EXERCISE DESCRIPTION:
Write the data out again, exactly as given.

+-------+

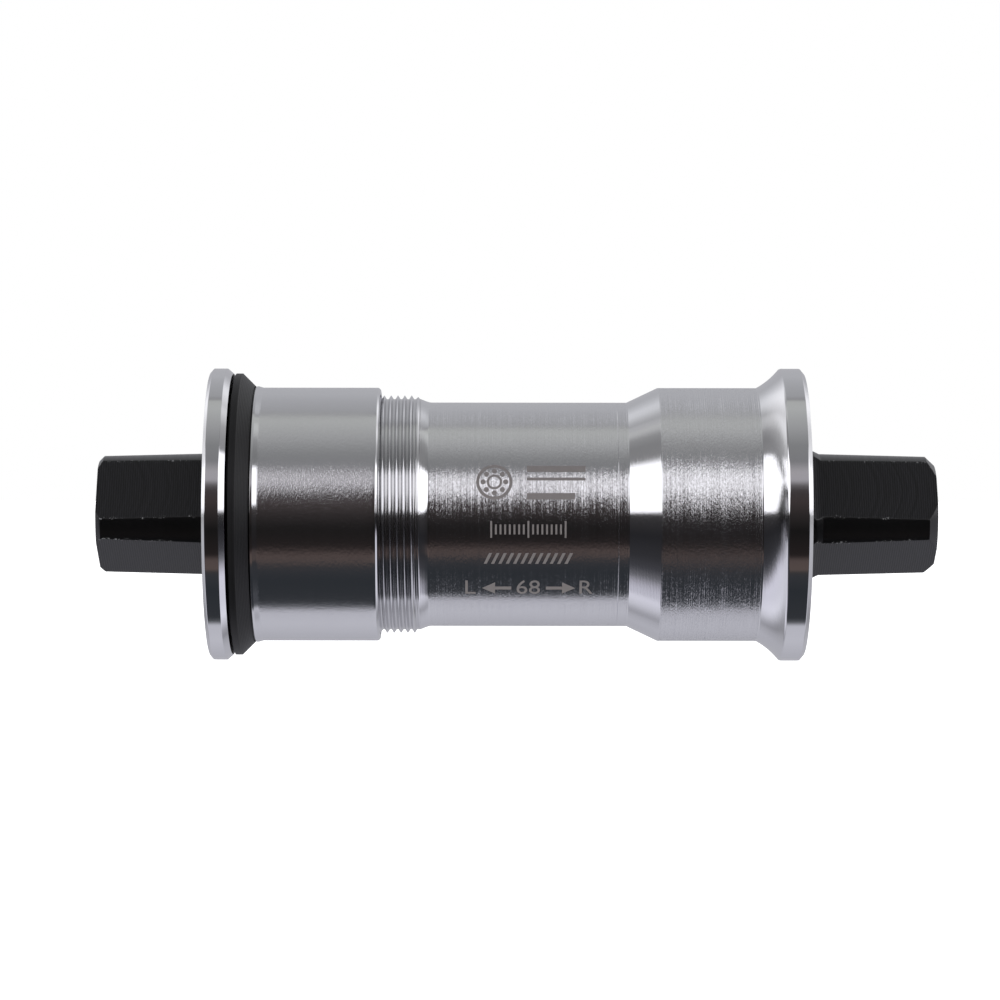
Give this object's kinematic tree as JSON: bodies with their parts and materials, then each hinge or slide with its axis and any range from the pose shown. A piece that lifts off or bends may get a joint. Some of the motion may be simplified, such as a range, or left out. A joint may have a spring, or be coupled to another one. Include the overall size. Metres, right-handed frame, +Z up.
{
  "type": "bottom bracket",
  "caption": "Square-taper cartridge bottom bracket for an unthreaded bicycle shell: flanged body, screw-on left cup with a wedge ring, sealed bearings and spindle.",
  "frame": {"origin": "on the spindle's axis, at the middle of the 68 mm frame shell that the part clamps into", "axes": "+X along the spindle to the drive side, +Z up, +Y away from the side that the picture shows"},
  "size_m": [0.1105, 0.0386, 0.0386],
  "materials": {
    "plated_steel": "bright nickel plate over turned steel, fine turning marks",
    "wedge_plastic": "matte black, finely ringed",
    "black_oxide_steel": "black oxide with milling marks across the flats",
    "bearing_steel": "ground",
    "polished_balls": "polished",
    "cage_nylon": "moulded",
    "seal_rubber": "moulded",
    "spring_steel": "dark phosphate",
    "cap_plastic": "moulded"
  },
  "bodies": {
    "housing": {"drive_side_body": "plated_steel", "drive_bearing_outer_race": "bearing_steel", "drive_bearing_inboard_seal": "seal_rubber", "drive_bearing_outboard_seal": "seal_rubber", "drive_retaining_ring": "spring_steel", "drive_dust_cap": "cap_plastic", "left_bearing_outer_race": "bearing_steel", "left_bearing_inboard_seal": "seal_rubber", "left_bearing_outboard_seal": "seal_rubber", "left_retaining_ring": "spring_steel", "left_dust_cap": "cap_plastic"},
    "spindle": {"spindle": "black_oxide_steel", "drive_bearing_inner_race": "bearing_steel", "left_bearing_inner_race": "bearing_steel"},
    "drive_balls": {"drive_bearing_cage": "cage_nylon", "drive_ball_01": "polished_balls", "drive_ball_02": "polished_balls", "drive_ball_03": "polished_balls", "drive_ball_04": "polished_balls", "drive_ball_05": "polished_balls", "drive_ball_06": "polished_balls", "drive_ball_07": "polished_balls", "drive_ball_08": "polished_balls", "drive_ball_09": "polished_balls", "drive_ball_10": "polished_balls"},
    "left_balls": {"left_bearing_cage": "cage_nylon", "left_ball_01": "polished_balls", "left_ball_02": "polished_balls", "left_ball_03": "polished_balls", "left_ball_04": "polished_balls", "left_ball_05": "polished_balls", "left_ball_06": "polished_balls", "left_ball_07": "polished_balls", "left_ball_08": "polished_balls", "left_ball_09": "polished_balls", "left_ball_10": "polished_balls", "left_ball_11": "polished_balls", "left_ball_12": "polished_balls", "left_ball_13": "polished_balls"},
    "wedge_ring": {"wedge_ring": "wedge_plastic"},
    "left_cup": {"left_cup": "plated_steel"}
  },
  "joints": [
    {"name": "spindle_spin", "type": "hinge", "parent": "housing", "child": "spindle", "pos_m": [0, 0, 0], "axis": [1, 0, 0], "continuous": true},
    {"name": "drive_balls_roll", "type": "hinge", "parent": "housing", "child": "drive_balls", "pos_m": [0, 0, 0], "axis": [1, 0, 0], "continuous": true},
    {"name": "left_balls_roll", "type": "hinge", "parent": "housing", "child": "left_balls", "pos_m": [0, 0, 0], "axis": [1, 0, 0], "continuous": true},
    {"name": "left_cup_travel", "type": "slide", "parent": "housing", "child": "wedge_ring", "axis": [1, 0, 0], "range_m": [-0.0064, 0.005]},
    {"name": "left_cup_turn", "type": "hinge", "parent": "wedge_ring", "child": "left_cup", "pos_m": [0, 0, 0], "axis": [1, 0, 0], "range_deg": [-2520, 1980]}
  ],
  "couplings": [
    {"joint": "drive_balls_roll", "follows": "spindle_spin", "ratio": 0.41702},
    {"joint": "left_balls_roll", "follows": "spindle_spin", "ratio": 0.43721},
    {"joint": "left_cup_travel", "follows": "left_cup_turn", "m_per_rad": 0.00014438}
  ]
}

+-------+

EXPECTED ANSWER:
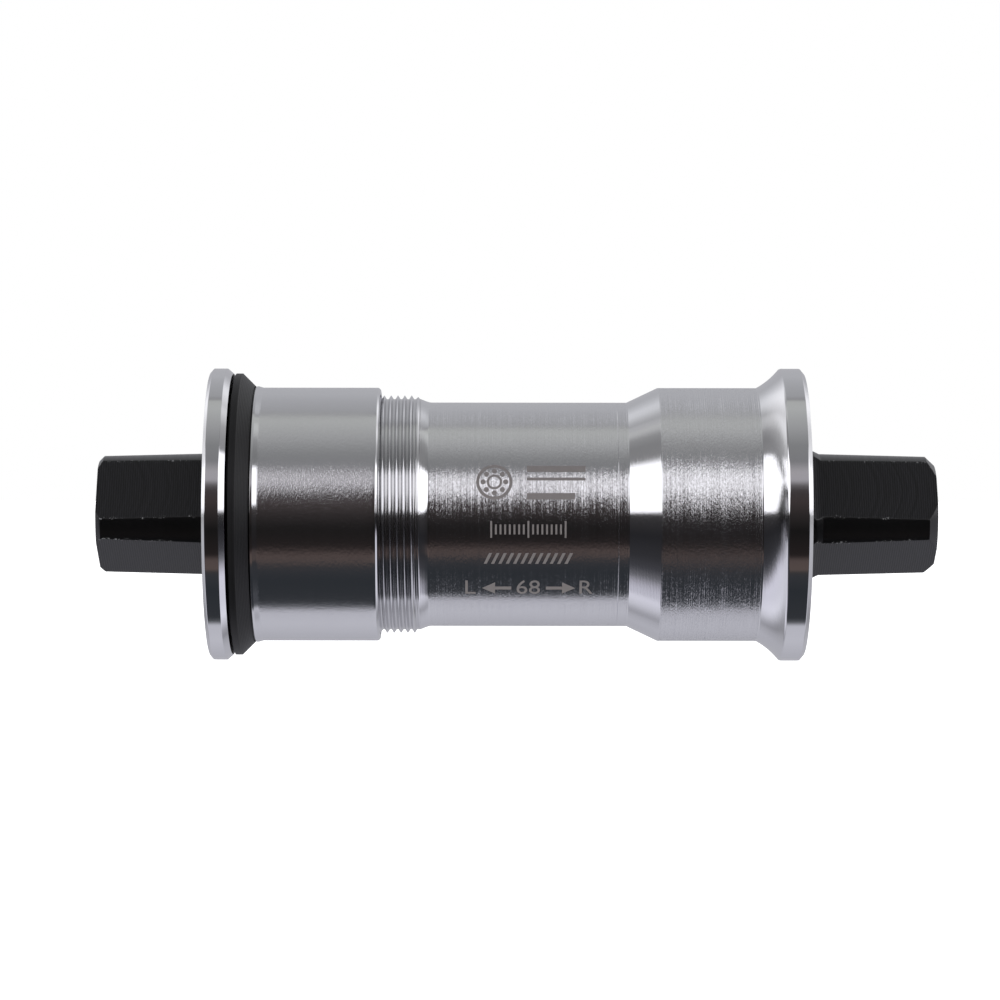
Give this object's kinematic tree as JSON: bodies with their parts and materials, then each hinge or slide with its axis and any range from the pose shown. A piece that lifts off or bends may get a joint. Some of the motion may be simplified, such as a range, or left out. A joint may have a spring, or be coupled to another one. Include the overall size. Metres, right-handed frame, +Z up.
{
  "type": "bottom bracket",
  "caption": "Square-taper cartridge bottom bracket for an unthreaded bicycle shell: flanged body, screw-on left cup with a wedge ring, sealed bearings and spindle.",
  "frame": {"origin": "on the spindle's axis, at the middle of the 68 mm frame shell that the part clamps into", "axes": "+X along the spindle to the drive side, +Z up, +Y away from the side that the picture shows"},
  "size_m": [0.1105, 0.0386, 0.0386],
  "materials": {
    "plated_steel": "bright nickel plate over turned steel, fine turning marks",
    "wedge_plastic": "matte black, finely ringed",
    "black_oxide_steel": "black oxide with milling marks across the flats",
    "bearing_steel": "ground",
    "polished_balls": "polished",
    "cage_nylon": "moulded",
    "seal_rubber": "moulded",
    "spring_steel": "dark phosphate",
    "cap_plastic": "moulded"
  },
  "bodies": {
    "housing": {"drive_side_body": "plated_steel", "drive_bearing_outer_race": "bearing_steel", "drive_bearing_inboard_seal": "seal_rubber", "drive_bearing_outboard_seal": "seal_rubber", "drive_retaining_ring": "spring_steel", "drive_dust_cap": "cap_plastic", "left_bearing_outer_race": "bearing_steel", "left_bearing_inboard_seal": "seal_rubber", "left_bearing_outboard_seal": "seal_rubber", "left_retaining_ring": "spring_steel", "left_dust_cap": "cap_plastic"},
    "spindle": {"spindle": "black_oxide_steel", "drive_bearing_inner_race": "bearing_steel", "left_bearing_inner_race": "bearing_steel"},
    "drive_balls": {"drive_bearing_cage": "cage_nylon", "drive_ball_01": "polished_balls", "drive_ball_02": "polished_balls", "drive_ball_03": "polished_balls", "drive_ball_04": "polished_balls", "drive_ball_05": "polished_balls", "drive_ball_06": "polished_balls", "drive_ball_07": "polished_balls", "drive_ball_08": "polished_balls", "drive_ball_09": "polished_balls", "drive_ball_10": "polished_balls"},
    "left_balls": {"left_bearing_cage": "cage_nylon", "left_ball_01": "polished_balls", "left_ball_02": "polished_balls", "left_ball_03": "polished_balls", "left_ball_04": "polished_balls", "left_ball_05": "polished_balls", "left_ball_06": "polished_balls", "left_ball_07": "polished_balls", "left_ball_08": "polished_balls", "left_ball_09": "polished_balls", "left_ball_10": "polished_balls", "left_ball_11": "polished_balls", "left_ball_12": "polished_balls", "left_ball_13": "polished_balls"},
    "wedge_ring": {"wedge_ring": "wedge_plastic"},
    "left_cup": {"left_cup": "plated_steel"}
  },
  "joints": [
    {"name": "spindle_spin", "type": "hinge", "parent": "housing", "child": "spindle", "pos_m": [0, 0, 0], "axis": [1, 0, 0], "continuous": true},
    {"name": "drive_balls_roll", "type": "hinge", "parent": "housing", "child": "drive_balls", "pos_m": [0, 0, 0], "axis": [1, 0, 0], "continuous": true},
    {"name": "left_balls_roll", "type": "hinge", "parent": "housing", "child": "left_balls", "pos_m": [0, 0, 0], "axis": [1, 0, 0], "continuous": true},
    {"name": "left_cup_travel", "type": "slide", "parent": "housing", "child": "wedge_ring", "axis": [1, 0, 0], "range_m": [-0.0064, 0.005]},
    {"name": "left_cup_turn", "type": "hinge", "parent": "wedge_ring", "child": "left_cup", "pos_m": [0, 0, 0], "axis": [1, 0, 0], "range_deg": [-2520, 1980]}
  ],
  "couplings": [
    {"joint": "drive_balls_roll", "follows": "spindle_spin", "ratio": 0.41702},
    {"joint": "left_balls_roll", "follows": "spindle_spin", "ratio": 0.43721},
    {"joint": "left_cup_travel", "follows": "left_cup_turn", "m_per_rad": 0.00014438}
  ]
}